5. matrix (30 points)

   • Suppose we represent a matrix in LISP as a list of lists. For example, ((a b) (c d)) would represent a 2*2 matrix whose first row contains the elements a and b, and whose second row contains the elements c and d. You may assume that the matrices are well-formed, compatible, and not empty.

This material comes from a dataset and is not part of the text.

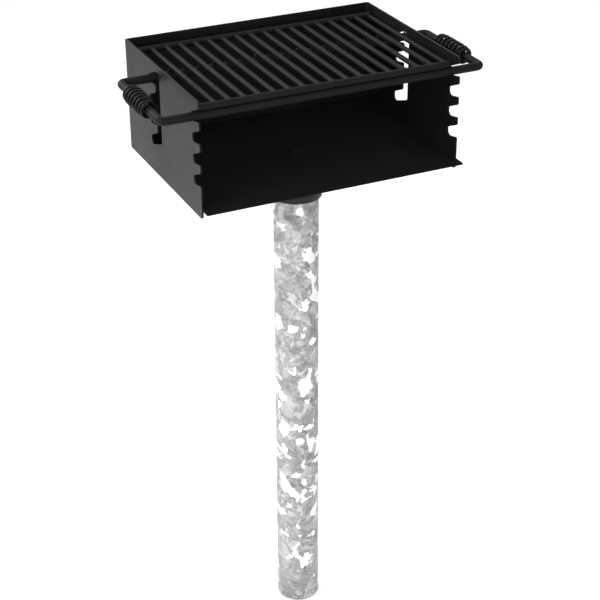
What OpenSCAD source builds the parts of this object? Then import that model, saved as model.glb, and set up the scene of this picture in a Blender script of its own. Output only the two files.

   • Complete the definition of the function matrix-add

     in hw3-handout/matrix/matrix.lisp, which takes two matrices as input and outputs the sum of the two matrices.

     
     

     > (matrix-add ’((1 2) (2 1)) ’((1 2) (3 4)))

     ((2 4) (5 5))

     
     

   • Complete the definition of the function matrix-multiply

     in hw3-handout/matrix/matrix.lisp, which takes two matrices as input and mul- tiplies them and outputs the resultant. You may assume that the matrices are well- formed, compatible, and not empty.

     
     

     > (matrix-multiply ((1 2) (2 1)) ’((3 1) (1 3)))

     ((5 7) (7 5))

     
     

   • Complete the definition of the function matrix-transpose

in hw3-handout/matrix/matrix.lisp, which takes a matrix as input, and outputs its transpose. You may assume that the matrix is well-formed, and not empty.

> (matrix-transpose ’((1 2 3) (4 5 6)))

((1 4) (2 5) (3 6))

• Use the following commands to run the unit tests provided in

hw3-handout/matrix/matrix test.lisp:

$ cd hw3-handout/matrix/

$ clisp matrix_test.lisp